I am interested in the fate of large, globally relevant, stocks of soil carbon that are on the move due to human activities. In particular, I study whether these vulnerable carbon reservoirs leak into the atmosphere as carbon dioxide through rivers and streams and thereby add to the greenhouse effect. My current research is focused on the effect of agriculture on carbon mobilization in watersheds of eastern Democratic Republic of the Congo. To accomplish this, I use a variety of analytical tools to characterize both organic and inorganic carbon in streams draining pristine and impacted catchments. These include 13/14C isotopes, FTICR mass spectrometry, fluorescence, uv-visible absorbance, and bioincubations.
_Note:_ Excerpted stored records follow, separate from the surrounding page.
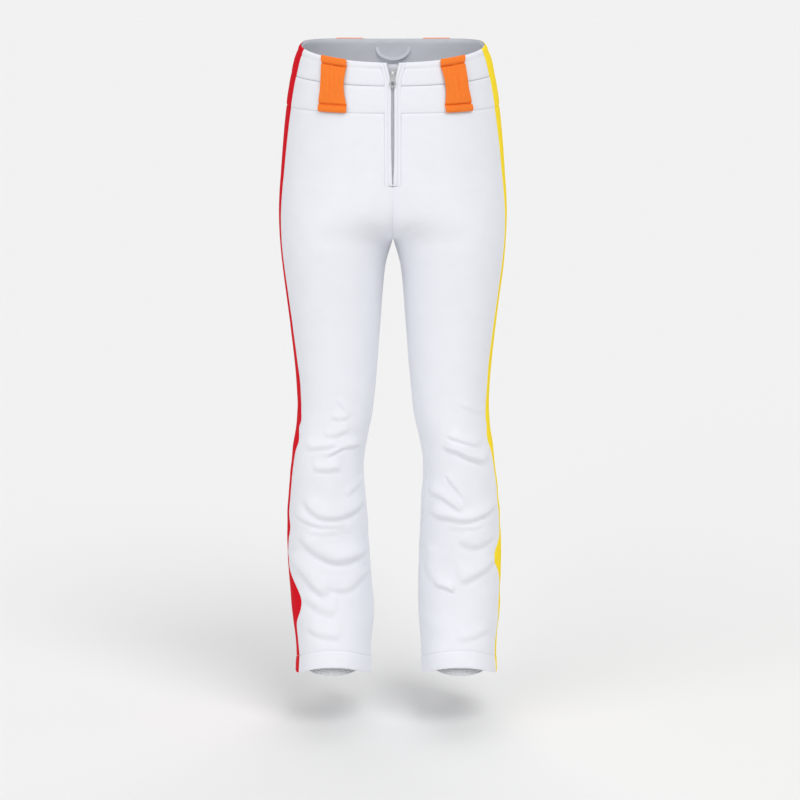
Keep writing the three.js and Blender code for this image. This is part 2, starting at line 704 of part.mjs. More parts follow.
// A press stud holds the guard's tab on the facing.
function snap() {
  const round = (profile, back) => {
    const points = profile.map(([r, h]) => new THREE.Vector2(r, h));
    const geometry = new THREE.LatheGeometry(points, 20);
    return geometry.translate(-SNAP_FROM_MIDDLE, back, -SNAP_DEPTH);
  };
  const stud = [
    [0, 0],
    [SNAP_RADIUS, 0],
    [SNAP_RADIUS, 0.9],
    [SNAP_RADIUS * 0.55, 1.2],
    [SNAP_RADIUS * 0.55, STUD_THICK],
    [0, STUD_THICK],
  ];
  add("waist_snap_stud", round(stud, STUD_FRONT), "metal", fly);
  const cap = [
    [0, 0],
    [SNAP_RADIUS, 0],
    [SNAP_RADIUS * 0.8, 1.1],
    [0, 1.4],
  ];
  add("waist_snap_cap", round(cap, GUARD_FRONT + GUARD + SEAM), "metal", fly);
}

// ---- Slider and pull tab --------------------------------------------------------------

const HINGE_BELOW_TOP = 6; // the pull's axis, below the top of the slider
const BAIL_RADIUS = 2.4;
const BAIL_HALF_WIDTH = 1.3;
const BAR = 1.2; // the pull's crossbar and its thickness
const BAR_CLEARANCE = 0.4;
const HINGE_Y = SLIDER_FRONT_PLATE - 2.1;
const HINGE_Z = -SLIDER_TOP - HINGE_BELOW_TOP;
const NECK_HALF_WIDTH = 1.2;
const NECK_LENGTH = 7;

function slider() {
  const half = SLIDER_WIDTH / 2;
  const shape = new THREE.Shape();
  shape.moveTo(-half + 1, 0);
  shape.lineTo(half - 1, 0);
  shape.quadraticCurveTo(half, 0, half, 2);
  shape.lineTo(half * 0.72, SLIDER_LENGTH - 1.5);
  shape.quadraticCurveTo(half * 0.7, SLIDER_LENGTH, half * 0.4, SLIDER_LENGTH);
  shape.lineTo(-half * 0.4, SLIDER_LENGTH);
  shape.quadraticCurveTo(-half * 0.7, SLIDER_LENGTH, -half * 0.72, SLIDER_LENGTH - 1.5);
  shape.lineTo(-half, 2);
  shape.quadraticCurveTo(-half, 0, -half + 1, 0);

  const front = SLIDER_FRONT_PLATE;
  const frontPlate = plate(shape, front, front + SLIDER_PLATE);
  const backPlate = plate(shape, SLIDER_BACK_PLATE, SLIDER_BACK_PLATE + SLIDER_PLATE);
  for (const piece of [frontPlate, backPlate]) piece.translate(0, 0, -SLIDER_TOP);

  const neckTop = -SLIDER_TOP;
  const neckFrom = front + SLIDER_PLATE / 2;
  const neckTo = SLIDER_BACK_PLATE + SLIDER_PLATE / 2;
  const neckSize = [-NECK_HALF_WIDTH, NECK_HALF_WIDTH, neckFrom, neckTo];
  const neck = box(...neckSize, neckTop - NECK_LENGTH, neckTop);

  const hole = new THREE.Path().absarc(0, 0, (BAR * Math.SQRT2) / 2 + BAR_CLEARANCE, 0, 2 * Math.PI, true);
  const arch = new THREE.Shape();
  const reach = front + SLIDER_PLATE / 2 - HINGE_Y;
  arch.moveTo(reach, -BAIL_RADIUS);
  arch.lineTo(reach, BAIL_RADIUS);
  arch.lineTo(0, BAIL_RADIUS);
  arch.absarc(0, 0, BAIL_RADIUS, Math.PI / 2, (3 * Math.PI) / 2, false);
  arch.holes.push(hole);
  const bail = new THREE.ExtrudeGeometry(arch, {
    depth: 2 * BAIL_HALF_WIDTH,
    bevelEnabled: false,
    curveSegments: 8,
  });
  bail.applyMatrix4(
    new THREE.Matrix4().makeBasis(
      new THREE.Vector3(0, 1, 0),
      new THREE.Vector3(0, 0, 1),
      new THREE.Vector3(1, 0, 0),
    ),
  );
  bail.translate(-BAIL_HALF_WIDTH, HINGE_Y, HINGE_Z);
  add("zip_slider", join(frontPlate, backPlate, neck, bail), "metal", fly);
}

const PULL_LENGTH = 16.4; // from the axis to the middle of the ring
const RING_RADIUS = 5.6;
const RING_HOLE = 3.2;
const ARM = 1.4;

function pullTab() {
  const slotHalf = BAIL_HALF_WIDTH + 0.6;
  const frameHalf = slotHalf + ARM;
  const slotEnd = BAIL_RADIUS + 3;
  const meet = Math.asin(frameHalf / RING_RADIUS);
  const shape = new THREE.Shape();
  shape.moveTo(-frameHalf, -BAR / 2);
  shape.lineTo(frameHalf, -BAR / 2);
  shape.lineTo(frameHalf, PULL_LENGTH - RING_RADIUS * Math.cos(meet));
  shape.absarc(0, PULL_LENGTH, RING_RADIUS, meet - Math.PI / 2, 1.5 * Math.PI - meet, false);
  shape.closePath();
  const slot = new THREE.Path();
  slot.moveTo(-slotHalf, BAR / 2);
  slot.lineTo(-slotHalf, slotEnd);
  slot.lineTo(slotHalf, slotEnd);
  slot.lineTo(slotHalf, BAR / 2);
  slot.closePath();
  const eye = new THREE.Path().absarc(0, PULL_LENGTH, RING_HOLE, 0, 2 * Math.PI, true);
  shape.holes.push(slot, eye);
  const tab = plate(shape, -BAR / 2, BAR / 2).translate(0, HINGE_Y, HINGE_Z);
  add("zip_pull_tab", tab, "metal", fly);
}

// ---- Hanger loop inside the back of the band -------------------------------------------

const HANGER_HALF = 26;
const HANGER_DROP = 22;
const HANGER_TAPE = 5;

function hangerLoop() {
  const inset = SHELL + LAYER + FACING + LAYER + 1;
  const topZ = topEdge(-Math.PI / 2) - 12;
  const point = (x, down) => {
    const z = topZ - down;
    return new THREE.Vector3(x, backAt(z) - inset - 1.5, z);
  };
  const path = new THREE.CatmullRomCurve3([
    point(-HANGER_HALF, 0),
    point(-HANGER_HALF * 0.9, HANGER_DROP * 0.5),
    point(0, HANGER_DROP),
    point(HANGER_HALF * 0.9, HANGER_DROP * 0.5),
    point(HANGER_HALF, 0),
  ]);
  const half = HANGER_TAPE / 2;
  const section = new THREE.Shape();
  section.moveTo(-0.5, -half);
  section.lineTo(0.5, -half);
  section.lineTo(0.5, half);
  section.lineTo(-0.5, half);
  const tape = new THREE.ExtrudeGeometry(section, {
    steps: 16,
    bevelEnabled: false,
    extrudePath: path,
  });
  add("hanger_loop", tape, "tape");
}

// ---- The whole garment --------------------------------------------------------------------

waistTiers();
waistFacing();
beltLoops();
flyPieces();
guard();
snap();
slider();
pullTab();
hangerLoop();
for (const which of sides) {
  waistStripe(which);
  seat(which);
  leg(which);
}

export default pants;
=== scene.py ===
# Softshell ski pants: the looks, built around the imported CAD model.
# Shape functions work in millimetres, as the CAD does, and make_mesh turns them into metres.

import math

import bpy
import numpy as np
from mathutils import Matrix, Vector


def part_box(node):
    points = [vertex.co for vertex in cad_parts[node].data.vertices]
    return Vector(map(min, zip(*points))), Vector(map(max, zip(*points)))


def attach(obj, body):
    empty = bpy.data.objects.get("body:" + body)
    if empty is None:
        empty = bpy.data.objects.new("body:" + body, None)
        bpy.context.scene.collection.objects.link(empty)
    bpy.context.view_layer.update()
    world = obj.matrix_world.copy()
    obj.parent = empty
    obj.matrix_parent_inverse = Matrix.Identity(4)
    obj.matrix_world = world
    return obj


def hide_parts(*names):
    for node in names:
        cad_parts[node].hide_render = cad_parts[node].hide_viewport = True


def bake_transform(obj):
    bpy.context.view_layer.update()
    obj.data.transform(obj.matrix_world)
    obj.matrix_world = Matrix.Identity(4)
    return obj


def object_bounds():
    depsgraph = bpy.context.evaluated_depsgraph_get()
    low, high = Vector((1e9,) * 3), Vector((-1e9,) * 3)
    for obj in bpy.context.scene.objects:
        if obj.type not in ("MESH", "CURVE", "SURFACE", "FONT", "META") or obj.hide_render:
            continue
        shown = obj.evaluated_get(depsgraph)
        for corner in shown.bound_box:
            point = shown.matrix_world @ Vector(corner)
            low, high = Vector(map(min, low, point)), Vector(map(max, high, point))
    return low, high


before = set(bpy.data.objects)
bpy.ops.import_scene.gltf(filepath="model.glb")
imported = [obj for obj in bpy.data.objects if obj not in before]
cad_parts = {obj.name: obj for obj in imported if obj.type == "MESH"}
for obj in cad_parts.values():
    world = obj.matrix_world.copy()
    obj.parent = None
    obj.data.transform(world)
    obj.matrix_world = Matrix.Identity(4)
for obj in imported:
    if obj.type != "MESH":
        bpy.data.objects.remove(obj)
cad_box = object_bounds()

MM = 0.001
RIGHT, LEFT = -1, 1
SIDES = ((RIGHT, "right", "red"), (LEFT, "left", "yellow"))

# ---- Levels of the body and legs, the same as in the CAD ----

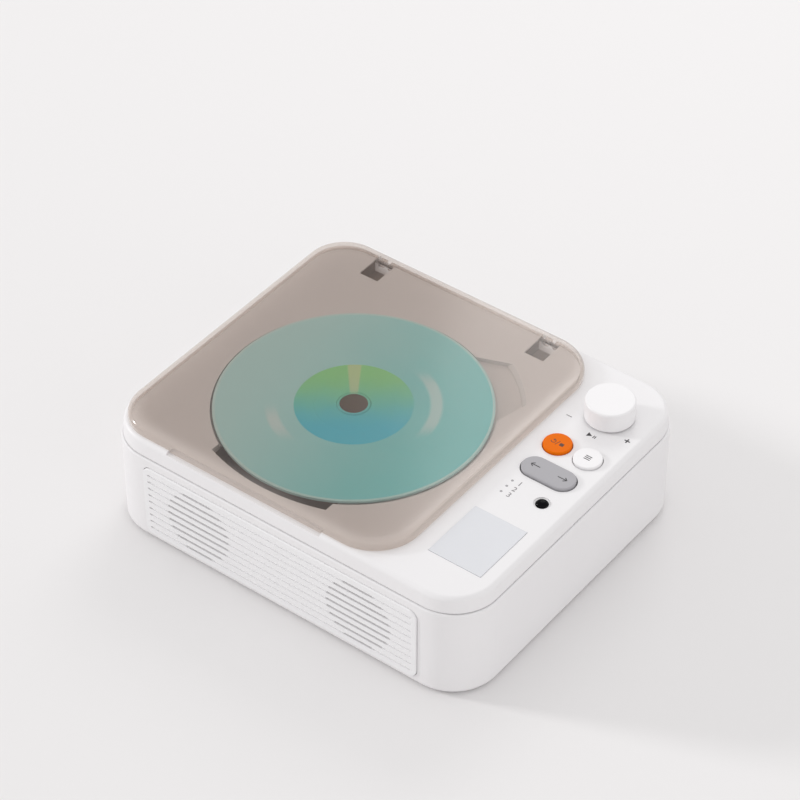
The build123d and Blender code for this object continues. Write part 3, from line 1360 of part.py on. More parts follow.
with BuildPart() as tact_switches:
    with BuildSketch(Plane.XY.offset(cboard_top)):
        with Locations(*switch_places):
            Rectangle(switch_w, switch_w)
    extrude(amount=switch_h)
    with BuildSketch(Plane.XY.offset(cboard_top + switch_h)):
        with Locations(*switch_places):
            Circle(plunger_r)
    extrude(amount=plunger_h)
save(tact_switches.part, "tact_switches")

ir_flange_z = deck_under - ir_clear
with BuildPart() as ir_window:
    with BuildSketch(Plane((ir_x, ir_y, 0), x_dir=(1, 0, 0), z_dir=(0, -1, 0))):
        with BuildLine():
            dome = ThreePointArc(
                (0, deck_z + ir_dome_up), (ir_r * 0.72, deck_z + 0.56 * ir_dome_up),
                (ir_r, deck_z - ir_recess_depth),
            )
            Polyline(
                dome @ 1, (ir_r, ir_flange_z), (ir_r + ir_flange, ir_flange_z),
                (ir_r + ir_flange, ir_flange_z - ir_flange), (0, ir_flange_z - ir_flange), dome @ 0,
            )
        make_face()
    revolve(axis=Axis((ir_x, ir_y, 0), (0, 0, 1)))
save(ir_window.part, "ir_window")

with BuildPart() as ir_receiver:
    with BuildSketch(Plane.XY.offset(cboard_top)):
        with Locations((ir_x, ir_y)):
            Rectangle(receiver_x, receiver_y)
    extrude(amount=receiver_h)
    with BuildSketch(Plane.XY.offset(cboard_top + receiver_h)):
        with Locations((ir_x, ir_y)):
            Circle(receiver_lens_r)
    extrude(amount=receiver_lens_h)
save(ir_receiver.part, "ir_receiver")

with BuildPart() as light_pipes:
    with BuildSketch(Plane.XY.offset(cboard_top + pipe_up)):
        with Locations(*[(led_x, y) for y in led_y]):
            Circle(led_r)
    extrude(amount=deck_z - cboard_top - pipe_up)
    with BuildSketch(Plane.XY.offset(cboard_top + pipe_up)):
        with Locations(*[(led_x, y) for y in led_y]):
            Circle(led_r + led_flange)
    extrude(amount=deck_under - cboard_top - pipe_up - hole_slack)
save(light_pipes.part, "light_pipes")

with BuildPart() as status_leds:
    with BuildSketch(Plane.XY.offset(cboard_top)):
        with Locations(*[(led_x, y) for y in led_y]):
            Rectangle(led_w, led_d)
    extrude(amount=led_h)
save(status_leds.part, "status_leds")

with BuildPart() as trim_plate:
    with BuildSketch(Plane.XY.offset(deck_z - plate_recess)):
        with Locations((strip_x, plate_y)):
            RectangleRounded(plate_w, plate_h, plate_corner)
    extrude(amount=plate_t)
save(trim_plate.part, "trim_plate")

with BuildPart() as board_screws:
    for places, head, shank, up in (
        (cboard_screws, cboard_top - board_t - screw_pan_t, cboard_top - board_t, board_t + small_screw_l),
        (mboard_screws, mboard_top, mboard_top - board_t - small_screw_l, board_t + small_screw_l),
    ):
        with BuildSketch(Plane.XY.offset(head)):
            with Locations(*places):
                Circle(screw_pan_r)
        extrude(amount=screw_pan_t)
        with BuildSketch(Plane.XY.offset(shank)):
            with Locations(*places):
                Circle(chassis_screw_r)
        extrude(amount=up)
save(board_screws.part, "board_screws")

# ---------------------------------------------------------------- main board, sockets and battery
with BuildPart() as main_board:
    with BuildSketch(Plane.XY.offset(mboard_top - board_t)):
        with Locations((mboard_cx, mboard_cy)):
            Rectangle(mboard_x, mboard_y)
        with Locations(*mboard_screws):
            Circle(chassis_screw_r + screw_slack, mode=Mode.SUBTRACT)
    extrude(amount=board_t)
    with BuildSketch(Plane.XY.offset(mboard_top)):
        with Locations((mboard_cx - chip_left, mboard_cy - chip_ahead)):
            Rectangle(chip_w, chip_w)
        with Locations((mboard_cx + driver_right, mboard_cy - driver_ahead)):
            Rectangle(driver_w, driver_d)
    extrude(amount=chip_h)
    with BuildSketch(Plane.XY.offset(mboard_top)):
        with Locations(
            (mboard_cx - can_left, mboard_cy - can_ahead), (mboard_cx + can_right, mboard_cy - chip_ahead)
        ):
            Circle(can_r)
    extrude(amount=can_h)
save(main_board.part, "main_board")

with BuildPart() as usb_socket:
    with BuildSketch(Plane.XZ.offset(-socket_y)):
        with Locations((usb_x, usb_z)):
            Rectangle(usb_w, usb_h)
            Rectangle(usb_w - 2 * shell_t, usb_h - 2 * shell_t, mode=Mode.SUBTRACT)
    extrude(amount=usb_l)
    with BuildSketch(Plane.XZ.offset(-socket_y + usb_l - shell_back)):
        with Locations((usb_x, usb_z)):
            Rectangle(usb_w - shell_t, usb_h - shell_t)
    extrude(amount=shell_back)
    with BuildSketch(Plane.XZ.offset(-socket_y + tongue_in)):
        with Locations((usb_x, usb_z + tongue_up)):
            Rectangle(usb_w - tongue_w, tongue_t)
    extrude(amount=usb_l - 1.5 * tongue_in)
    with BuildSketch(Plane.XY.offset(mboard_top)):
        with Locations((usb_x, socket_y - usb_l + usb_foot_d / 2 + shell_t)):
            Rectangle(usb_w, usb_foot_d)
    extrude(amount=shell_up)
save(usb_socket.part, "usb_socket")

with BuildPart() as charge_socket:
    with BuildSketch(Plane.XZ.offset(-socket_y)):
        with Locations((charge_x, charge_z)):
            SlotOverall(charge_w, charge_h)
            SlotOverall(charge_w - 1.5 * shell_t, charge_h - 1.5 * shell_t, mode=Mode.SUBTRACT)
    extrude(amount=charge_l)
    with BuildSketch(Plane.XZ.offset(-socket_y + charge_l - charge_back)):
        with Locations((charge_x, charge_z)):
            SlotOverall(charge_w - shell_t, charge_h - shell_t)
    extrude(amount=charge_back)
    with BuildSketch(Plane.XZ.offset(-socket_y + charge_tongue_in)):
        with Locations((charge_x, charge_z)):
            Rectangle(charge_w - charge_tongue_w, charge_tongue_t)
    extrude(amount=charge_l - 1.5 * charge_tongue_in)
    with BuildSketch(Plane.XY.offset(mboard_top)):
        with Locations((charge_x, socket_y - charge_l + charge_foot_d / 2)):
            Rectangle(charge_w - charge_tongue_w / 2, charge_foot_d)
    extrude(amount=charge_foot_h)
save(charge_socket.part, "charge_socket")

with BuildPart() as audio_jack:
    with BuildSketch(Plane.XY.offset(mboard_top)):
        with Locations((jack_x, back_y - wall - mboard_gap - jack_bore_l / 2)):
            Rectangle(jack_body, jack_bore_l)
    extrude(amount=2 * (jack_r + jack_wall))
    with BuildSketch(Plane.XZ.offset(-socket_y)):
        with Locations((jack_x, jack_z)):
            Circle(jack_r)
    extrude(amount=wall + mboard_gap)
    with BuildSketch(Plane.XZ.offset(-socket_y)):
        with Locations((jack_x, jack_z)):
            Circle(jack_bore_r)
    extrude(amount=jack_bore_l, mode=Mode.SUBTRACT)
save(audio_jack.part, "audio_jack")

with BuildPart() as battery_pack:
    with BuildSketch(Plane.YZ.offset(-cell_l / 2 - sleeve_t)):
        with Locations((battery_y, floor_z + cell_r + sleeve_t)):
            SlotOverall(4 * cell_r + 2 * sleeve_t, 2 * (cell_r + sleeve_t))
    extrude(amount=cell_l + 2 * sleeve_t)
    chamfer(battery_pack.edges().group_by(Axis.X)[0], wrap_edge)
    chamfer(battery_pack.edges().group_by(Axis.X)[-1], wrap_edge)
save(battery_pack.part, "battery_pack")

# ---------------------------------------------------------------- feet and fasteners
with BuildPart() as feet:
    with BuildSketch(Plane.XY):
        with Locations(*foot_places):
            Circle(foot_r - foot_clear)
    extrude(amount=foot_proud + foot_sink)
    chamfer(feet.edges().group_by(Axis.Z)[0], foot_edge)
save(feet.part, "rubber_feet")

with BuildPart() as case_screws:
    with BuildSketch(Plane.XY.offset(head_z - screw_head_t)):
        with Locations(*post_places):
            Circle(screw_head_r)
    extrude(amount=screw_head_t)
    with BuildSketch(Plane.XY.offset(head_z)):
        with Locations(*post_places):
            Circle(case_screw_r)
    extrude(amount=case_screw_l)
save(case_screws.part, "case_screws")

with BuildPart() as speaker_screws:
    with BuildSketch(Plane.XZ.offset(-speaker_seat_y - flange_t)):
        with Locations(*speaker_screw_places):
            Circle(speaker_screw_head_r)
    extrude(amount=-speaker_screw_head_t)
    with BuildSketch(Plane.XZ.offset(-speaker_seat_y + speaker_screw_bite)):
        with Locations(*speaker_screw_places):
            Circle(speaker_screw_r)
    extrude(amount=-speaker_screw_bite - flange_t)
save(speaker_screws.part, "speaker_screws")
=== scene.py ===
"""Looks for a compact disc player with a smoked lid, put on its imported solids.

The file is laid out as an add-on and run as a script. Sizes are in metres in the frame's own
axes, and a number that is multiplied by MM is in millimetres. Finishes count in millimetres.
"""
from functools import partial
from math import cos, pi, radians, sin

import bpy
from bpy.props import FloatProperty, FloatVectorProperty, PointerProperty
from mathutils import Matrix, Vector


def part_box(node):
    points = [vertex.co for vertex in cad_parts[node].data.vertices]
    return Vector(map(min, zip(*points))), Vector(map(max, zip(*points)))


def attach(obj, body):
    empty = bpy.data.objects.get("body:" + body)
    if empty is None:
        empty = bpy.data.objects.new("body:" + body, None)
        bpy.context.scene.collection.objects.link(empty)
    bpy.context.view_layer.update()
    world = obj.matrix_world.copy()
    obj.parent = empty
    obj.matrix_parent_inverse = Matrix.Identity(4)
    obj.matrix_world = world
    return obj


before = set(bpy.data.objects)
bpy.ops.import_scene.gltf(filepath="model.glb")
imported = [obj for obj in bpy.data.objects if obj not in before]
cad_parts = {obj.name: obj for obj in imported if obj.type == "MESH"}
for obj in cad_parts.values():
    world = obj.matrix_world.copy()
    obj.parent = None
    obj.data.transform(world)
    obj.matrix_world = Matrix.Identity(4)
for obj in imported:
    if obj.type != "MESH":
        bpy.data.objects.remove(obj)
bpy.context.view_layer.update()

bl_info = {
    "name": "Disc player looks",
    "version": (1, 0, 0),
    "blender": (4, 5, 0),
    "location": "View3D > Sidebar > Disc player",
    "description": "Finishes, printed marks, speaker cloth and studio for a compact disc player",
    "category": "Object",
}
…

With these tools I strive to link the isotopic signature of inorganic carbon with potential organic sources. Underpinning this research is an effort to improve methods of capturing whole watershed processes, since a growing body of work has highlighted headwaters as important vents for respired terrestrial carbon dioxide.
Sarah Ellen Johnston
I'm interested in drivers of dissolved organic matter composition in northern high latitude aquatic environments, particularly seasonality and changes in vegetation and permafrost thaw input. Using optical measurements, ultrahigh resolution mass spectrometry, and lignin phenol biomarker analyses I investigate the source and transformations of organic matter and the effects of vegetation type and permafrost thaw on organic matter composition in lakes and rivers. I am also interested in using optical measurements (absorbance and fluorescence) as a predictor of lignin concentration in a range of ecosystems to model terrestrial organic carbon contribution in both inland and marine waters. Ultimately I seek to tie optical measurements to compositional measurements to fundamentally assess the drivers of chromophoric and fluorescent DOM in Arctic aquatic ecosystems.